After 50-plus years of paying thousands for coverage for which we have collected less than $1,200 for one burglary incident (a fraction of what we lost), we've decided enough is enough. We've "screwed our courage to the sticking point" and decided we bought into the fear peddled by the insurance industry for the last time. We're going bare. I remember a similar situation 20 years ago when a host of businesses boldly decided to do without coverage. The world didn't collapse.
The rest of you will have to chip in to make up for the share we are unwilling to pay. A half-million of you, more or less, can chip in an extra buck - or two, or ten, or whatever - and cover for us.

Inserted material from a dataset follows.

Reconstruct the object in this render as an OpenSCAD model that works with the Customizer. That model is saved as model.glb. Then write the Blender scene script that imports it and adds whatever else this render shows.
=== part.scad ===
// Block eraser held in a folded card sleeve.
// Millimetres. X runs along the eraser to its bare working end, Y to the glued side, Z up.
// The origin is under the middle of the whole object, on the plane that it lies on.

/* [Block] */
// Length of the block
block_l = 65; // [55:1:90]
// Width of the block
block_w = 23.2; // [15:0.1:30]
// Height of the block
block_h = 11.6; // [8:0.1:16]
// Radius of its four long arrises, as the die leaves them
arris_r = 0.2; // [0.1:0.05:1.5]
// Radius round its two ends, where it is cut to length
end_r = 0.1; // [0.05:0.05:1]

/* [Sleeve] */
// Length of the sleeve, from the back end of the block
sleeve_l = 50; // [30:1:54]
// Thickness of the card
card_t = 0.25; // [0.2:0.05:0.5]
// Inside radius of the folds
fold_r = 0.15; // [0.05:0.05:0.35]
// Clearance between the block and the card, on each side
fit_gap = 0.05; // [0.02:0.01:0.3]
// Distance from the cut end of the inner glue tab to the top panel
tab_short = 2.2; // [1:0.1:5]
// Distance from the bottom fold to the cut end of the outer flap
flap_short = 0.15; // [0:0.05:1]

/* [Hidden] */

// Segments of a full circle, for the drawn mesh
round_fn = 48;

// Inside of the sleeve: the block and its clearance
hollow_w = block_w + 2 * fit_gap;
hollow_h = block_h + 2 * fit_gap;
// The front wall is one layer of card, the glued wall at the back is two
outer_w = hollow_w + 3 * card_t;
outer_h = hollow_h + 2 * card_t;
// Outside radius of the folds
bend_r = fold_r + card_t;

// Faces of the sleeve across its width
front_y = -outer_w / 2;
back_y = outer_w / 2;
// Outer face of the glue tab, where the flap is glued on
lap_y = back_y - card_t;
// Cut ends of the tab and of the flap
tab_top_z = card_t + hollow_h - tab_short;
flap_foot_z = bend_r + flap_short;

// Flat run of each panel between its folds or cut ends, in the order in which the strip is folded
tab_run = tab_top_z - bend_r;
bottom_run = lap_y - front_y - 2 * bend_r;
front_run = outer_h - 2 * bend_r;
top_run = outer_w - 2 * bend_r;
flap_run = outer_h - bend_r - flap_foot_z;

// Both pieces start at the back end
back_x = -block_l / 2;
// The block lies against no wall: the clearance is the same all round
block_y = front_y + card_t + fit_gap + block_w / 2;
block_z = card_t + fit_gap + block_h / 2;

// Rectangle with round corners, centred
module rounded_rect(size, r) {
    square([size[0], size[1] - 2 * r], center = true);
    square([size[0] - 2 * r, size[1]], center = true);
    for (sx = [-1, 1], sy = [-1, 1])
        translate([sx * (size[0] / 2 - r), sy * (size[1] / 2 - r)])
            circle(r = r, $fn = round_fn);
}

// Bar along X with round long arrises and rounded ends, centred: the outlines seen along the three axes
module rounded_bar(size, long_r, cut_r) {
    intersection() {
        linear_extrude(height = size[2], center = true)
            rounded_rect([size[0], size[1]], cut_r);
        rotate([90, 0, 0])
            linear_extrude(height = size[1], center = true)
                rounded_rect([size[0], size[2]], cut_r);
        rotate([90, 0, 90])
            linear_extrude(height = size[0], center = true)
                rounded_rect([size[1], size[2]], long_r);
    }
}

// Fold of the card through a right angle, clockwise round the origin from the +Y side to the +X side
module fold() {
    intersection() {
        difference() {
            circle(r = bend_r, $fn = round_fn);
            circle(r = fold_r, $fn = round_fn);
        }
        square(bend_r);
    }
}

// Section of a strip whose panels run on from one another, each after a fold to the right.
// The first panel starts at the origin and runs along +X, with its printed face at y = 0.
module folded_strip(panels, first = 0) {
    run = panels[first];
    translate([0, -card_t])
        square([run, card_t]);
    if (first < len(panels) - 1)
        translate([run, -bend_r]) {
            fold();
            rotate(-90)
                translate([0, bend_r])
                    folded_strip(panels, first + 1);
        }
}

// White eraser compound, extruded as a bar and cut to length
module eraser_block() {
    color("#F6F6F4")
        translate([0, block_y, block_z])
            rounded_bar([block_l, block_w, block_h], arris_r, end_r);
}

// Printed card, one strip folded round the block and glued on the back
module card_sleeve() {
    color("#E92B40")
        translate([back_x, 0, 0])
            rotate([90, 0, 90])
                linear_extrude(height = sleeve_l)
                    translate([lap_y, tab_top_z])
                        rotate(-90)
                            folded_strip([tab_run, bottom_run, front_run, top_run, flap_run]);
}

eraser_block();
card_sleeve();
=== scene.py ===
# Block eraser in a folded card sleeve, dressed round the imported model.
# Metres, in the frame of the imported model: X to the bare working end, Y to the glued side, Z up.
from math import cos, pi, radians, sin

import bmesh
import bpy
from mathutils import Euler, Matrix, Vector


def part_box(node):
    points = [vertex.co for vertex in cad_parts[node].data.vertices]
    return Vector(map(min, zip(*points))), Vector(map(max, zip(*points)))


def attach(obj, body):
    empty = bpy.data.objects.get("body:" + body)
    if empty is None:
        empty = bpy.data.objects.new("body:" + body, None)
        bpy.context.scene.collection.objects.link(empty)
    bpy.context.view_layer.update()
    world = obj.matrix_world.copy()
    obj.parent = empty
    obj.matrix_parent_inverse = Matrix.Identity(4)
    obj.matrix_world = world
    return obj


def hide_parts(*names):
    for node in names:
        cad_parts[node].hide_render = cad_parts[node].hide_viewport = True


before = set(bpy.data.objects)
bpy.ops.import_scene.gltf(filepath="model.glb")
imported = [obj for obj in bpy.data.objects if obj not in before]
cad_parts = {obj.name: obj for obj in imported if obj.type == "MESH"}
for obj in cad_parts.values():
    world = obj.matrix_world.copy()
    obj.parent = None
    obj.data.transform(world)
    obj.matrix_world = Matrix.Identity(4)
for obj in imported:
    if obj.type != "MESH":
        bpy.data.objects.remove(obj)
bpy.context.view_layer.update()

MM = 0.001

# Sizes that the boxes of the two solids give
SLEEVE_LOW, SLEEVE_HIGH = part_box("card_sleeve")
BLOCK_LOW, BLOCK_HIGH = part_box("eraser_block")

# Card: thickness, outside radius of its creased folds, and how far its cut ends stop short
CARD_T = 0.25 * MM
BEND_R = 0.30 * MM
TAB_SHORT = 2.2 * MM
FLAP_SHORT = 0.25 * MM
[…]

Good luck to those we leave behind, the insurance lords and their victims. As for us, we feel freer already.
Ron Szary, Port Richey
Donor gets approval for helipad Dec. 13, story
It won't fly
Here we go again: another Hillsborough County Commission full of takers.
Commissioner Mark Sharpe says he voted for the helipad at the Carrollwood home of an oil executive because we need to support alternative transportation.
How many people in Hillsborough County are going to build a helipad? Come on, Mark, not all the people in Hillsborough County are that naive, just the ones who voted for you!
D.J. Holding, Dover
Pedal to the mettle Nov. 28, story, Life Times section
What an inspiration! The couple who rode their bicycles from Seminole to Texas are something else. To take on such an experience at their age is unreal! They have many memories and must be proud of such an accomplishment. I could imagine some 40-year-olds doing that, but not people in their 70s. More power to them.
Thank you for giving us such a positive story.